Some forms of vasculitis can last a short time, whereas others require life-long management. In all people diagnosed with vasculitis, treatment is most effective when it’s started early. Recovery depends on the type of vasculitis you have, if it has caused any other conditions or complications, and on the organs or tissue affected. NYU Langone rheumatologists manage your care throughout the recovery process.
Treatment with medication, plasma exchange (also called plasmapheresis), and immunotherapy aims to induce remission and can require several months to take effect. If your vasculitis is under control with medication and your symptoms subside, your doctor may slowly take you off the medication, with the goal of stopping treatment when vasculitis enters remission. During remission, the signs and symptoms of vasculitis disappear but can still flare up, or return, at any time.

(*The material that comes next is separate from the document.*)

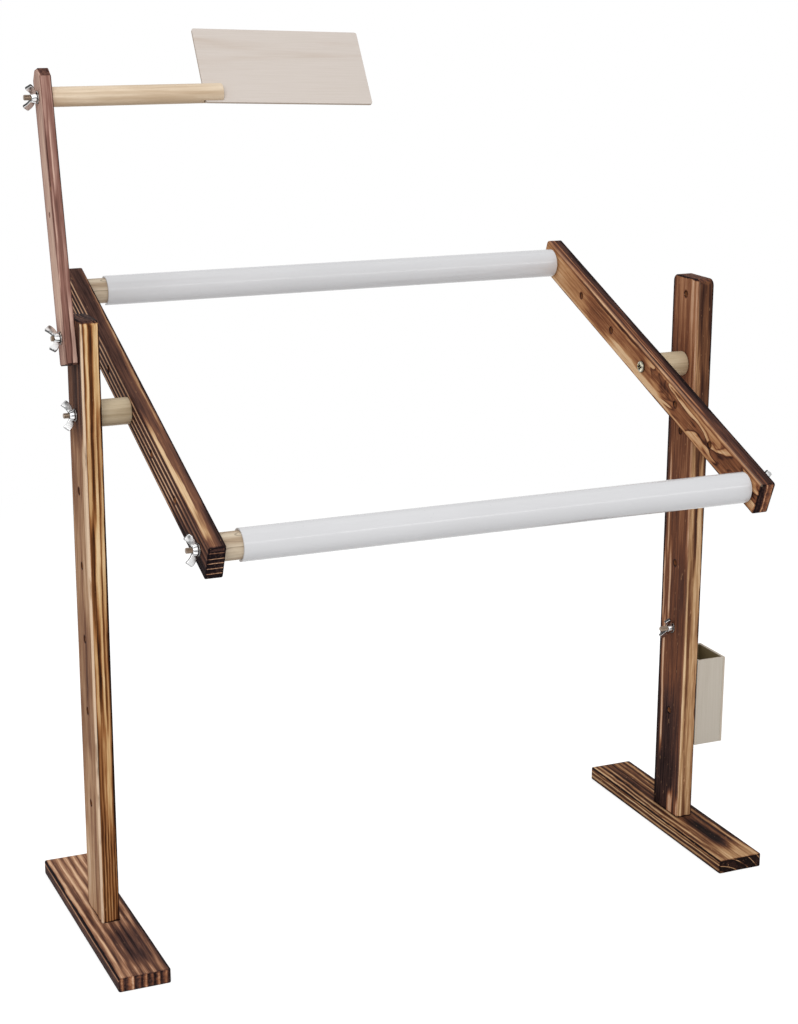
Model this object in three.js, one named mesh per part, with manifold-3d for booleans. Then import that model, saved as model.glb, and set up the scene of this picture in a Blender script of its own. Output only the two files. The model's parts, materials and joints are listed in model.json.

In some people, however, long-term medication management is needed to control vasculitis symptoms. You can expect to follow up with your rheumatologist on a regular basis to ensure the treatment is working and to manage any side effects of medication, such as fatigue, high blood pressure, and an increased risk of infection.
Because vasculitis can flare up at any time, it is important for people with more severe forms of the condition to continue seeing a rheumatologist after treatment is completed. Your doctor may want to see you annually for several years to monitor your health and to check for any signs of relapse. If vasculitis does flare up, the experts at NYU Langone can immediately treat you and alleviate your symptoms.